Ein blasser Typ, der rechnen kann

Der neue Konzernchef Gunter Thielen hat den Druckereibereich erfolgreich geführt, gilt aber als schlechter Selbstvermarkter

BERLIN taz ■ Über Missgriffe des neuen Bertelsmann-Chefs Gunter Thielen haben die Annalen des Konzerns nichts zu berichten. Unter seiner Leitung wuchs der traditionelle Druckerei- und Industriebereich stetig.

Nicht auf gigantischen Gewinnsteigerungen beruht Thielens starke Stellung im Unternehmen. Eher ist es ein bescheidener, aber beständiger ökonomischer Erfolg, der ihm das Wohlwollen und die Unterstützung des Firmenpatriarchen Reinhard Mohn eingetragen hat. Seit Thielens Amtsantritt als Vorstand für Industrie und Druckerei 1985 stieg der Umsatz dort von umgerechnet rund 750 Millionen Euro auf fast drei Milliarden Euro. Der Gewinn nahm von 65 Millionen auf rund 140 Millionen Euro zu. Der promovierte Maschinenbauer ließ rationellere Druckereitechniken einführen und hielt die Mohn Media GmbH an der Spitze der technischen Entwicklung. Die 1986 gekaufte US-Druckerei Doubleday produziert rund 40 Prozent aller Taschenbücher, die in den USA verkauft werden.

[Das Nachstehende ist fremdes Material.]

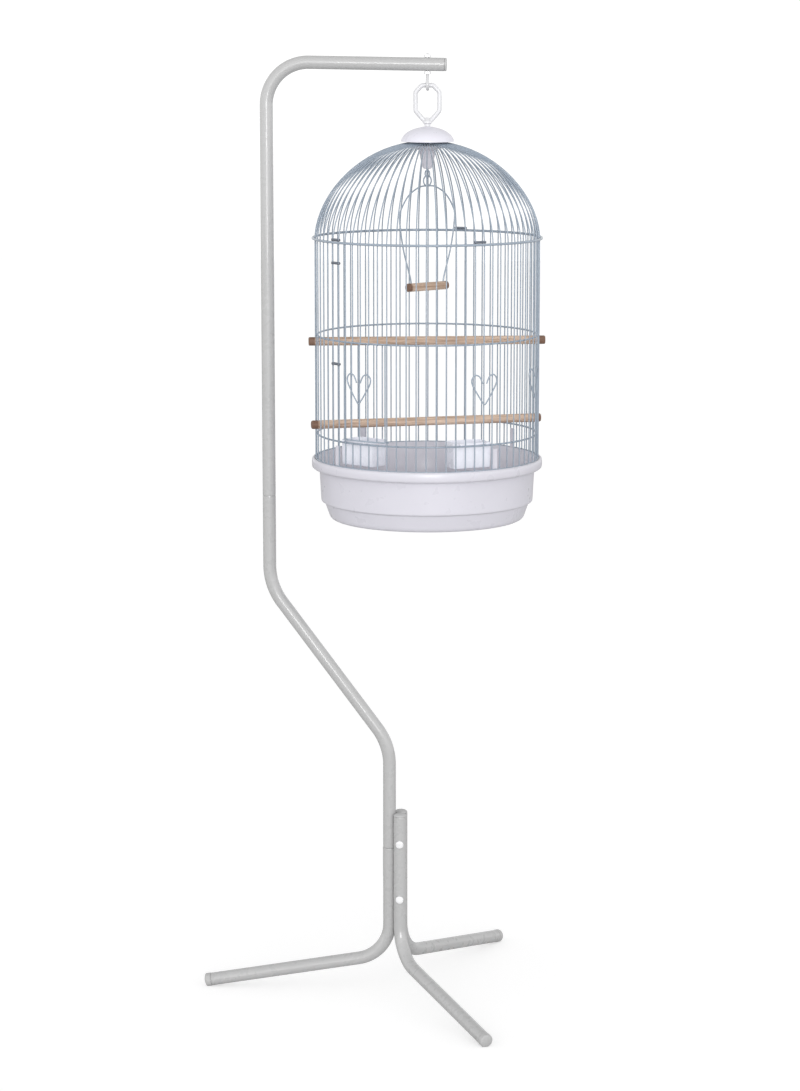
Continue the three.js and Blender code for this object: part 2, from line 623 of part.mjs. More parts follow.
// ---- Swing ---------------------------------------------------------------------------------------
function swing() {
  const { perchZ, perchHalf, shoulder, shoulderZ, turn } = SWING;
  const holeX = perchHalf - 6;
  const ringZ = SWING_PIVOT_Z - SWING_RING_R;
  const archZ = ringZ - SWING_RING_R;
  const side = (s) => [
    vec(s * holeX, 0, perchZ + 1),
    vec(s * holeX, 0, perchZ + 12),
    vec(s * shoulder, 0, shoulderZ),
    vec(s * (shoulder - 3), 0, shoulderZ + 15),
    vec(s * (shoulder - 17), 0, shoulderZ + 34),
    vec(s * (shoulder - 36), 0, shoulderZ + 45),
  ];
  const stations = [...side(-1), vec(0, 0, archZ), ...side(1).reverse()];
  const wireR = 1.1;
  const ring = new THREE.TorusGeometry(SWING_RING_R, 1, 4, 14).rotateX(Math.PI / 2).translate(0, 0, ringZ);
  const holes = [-1, 1].map((s) => post(wireR + GAP, perchZ, perchZ + 20, 8).translate(s * holeX, 0, 0));
  const dowel = crossBar(6, -perchHalf, perchHalf, 12).rotateZ(Math.PI / 2).translate(0, 0, perchZ);
  const group = new THREE.Group();
  group.add(named("swing_wire", join(sweep(stations, wireR, 4), ring), WHITE_WIRE));
  group.add(named("swing_perch", cut(dowel, ...holes), WOOD));
  group.rotation.z = turn;
  return group;
}

// ---- Assembly ------------------------------------------------------------------------------------
const hanger = new THREE.Group();
hanger.add(hangerLoop(), stemNut());

const cage = new THREE.Group();
cage.add(hanger, cageBody(), tray(), door(), swing());
for (const [place, angle] of Object.entries(CUP_ANGLES)) {
  cage.add(feederCup(`feeder_cup_${place}`, angle));
}
cage.position.x = CAGE_X;
cage.rotation.z = CAGE_TURN;

// The origin is on the floor, in the middle of the whole object's box.
const assembly = new THREE.Group();
assembly.add(stand(), cage);
const extent = new THREE.Box3().setFromObject(assembly, true);
assembly.position.set(-(extent.min.x + extent.max.x) / 2, -(extent.min.y + extent.max.y) / 2, 0);

const birdCageOnStand = new THREE.Group();
birdCageOnStand.add(assembly);

export default birdCageOnStand;
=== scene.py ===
"""A round bird cage on a bent tube stand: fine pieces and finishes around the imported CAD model."""

import math

import bmesh
import bpy
from mathutils import Matrix, Vector


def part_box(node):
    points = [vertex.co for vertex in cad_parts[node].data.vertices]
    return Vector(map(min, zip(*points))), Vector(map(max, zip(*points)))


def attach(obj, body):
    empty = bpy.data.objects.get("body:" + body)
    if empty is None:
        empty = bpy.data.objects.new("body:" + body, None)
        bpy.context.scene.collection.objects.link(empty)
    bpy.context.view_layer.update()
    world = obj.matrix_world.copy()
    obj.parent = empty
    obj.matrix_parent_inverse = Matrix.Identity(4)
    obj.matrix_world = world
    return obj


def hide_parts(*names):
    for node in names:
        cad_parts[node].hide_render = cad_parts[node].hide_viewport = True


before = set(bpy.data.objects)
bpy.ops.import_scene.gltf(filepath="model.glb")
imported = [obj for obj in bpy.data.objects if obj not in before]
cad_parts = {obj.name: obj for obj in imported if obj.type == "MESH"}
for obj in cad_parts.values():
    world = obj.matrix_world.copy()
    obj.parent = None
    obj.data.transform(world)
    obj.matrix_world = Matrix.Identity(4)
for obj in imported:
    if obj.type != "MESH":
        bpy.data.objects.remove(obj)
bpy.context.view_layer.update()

# ---- Places taken from the CAD model, in millimetres ---------------------------------------------
M = 0.001


def span(node):
    low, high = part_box(node)
    return low / M, high / M


def centre(node):
    low, high = span(node)
    return (low + high) / 2


def lowest(node):
    return span(node)[0].z


def highest(node):
    return span(node)[1].z


CAGE_X = centre("tray").x
POLE_X = centre("upper_joint_sleeve").x
POST_X = centre("lower_joint_sleeve").x
TRIPOD_X = POST_X + 10.8
ARM_Z = centre("arm_end_plug").z
ARM_DROP = 4  # how much lower the arm's end is than its bend
ARM_END_X = span("arm_tube")[1].x
UPPER_JOINT_Z = centre("upper_joint_sleeve").z
LOWER_JOINT_Z = centre("lower_joint_sleeve").z
LEG_TOP_Z = highest("leg_tube_front")
SIDE_LEG_X = centre("leg_bolt_upper").x
SIDE_LEG_Y = 11.2
BOLT_ZS = {"upper": centre("leg_bolt_upper").z, "lower": centre("leg_bolt_lower").z}

GAP = 0.3
TUBE_R = 9.5
ARM_BEND_R = 60
OFFSET_TOP_Z, OFFSET_FOOT_Z, OFFSET_BEND_R = 613, 376, 92
LEG_REACH, LEG_BEND_R, LEG_END_Z = 268, 55, 9.8
LEG_SLOPE = math.radians(9.6)
SIDE_LEG_TURN = math.pi / 3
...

Der 59-jährige Thielen begann seinen beruflichen Werdegang 1970 beim Chemiekonzern BASF. Seit 1980 ist er bei Bertelsmann. Im Oktober vergangenen Jahres verschaffte ihm Reinhard Mohn bereits die leitenden Posten in der Bertelsmann-Stiftung und der Verwaltungsgesellschaft, die die entscheidenden Kapital- und Stimmanteile im Konzern halten. Der Aufstieg des gebürtigen Saarländers vollzog sich ohne öffentliches Aufsehen. Das Manager-Magazin beschreibt Thielen als „miserablen Selbstvermarkter“ und „blassen Typen“.

Gunter Thielen hat mit seiner Frau Ulla, die er seit der Schulzeit kennt, einen Sohn und eine Tochter. Neben seinem Hauptjob bei Bertelsmann gehören Thielen Anteile an einer Fleischwarenfabrik im Saarland, die aus der Familie seiner Frau stammt.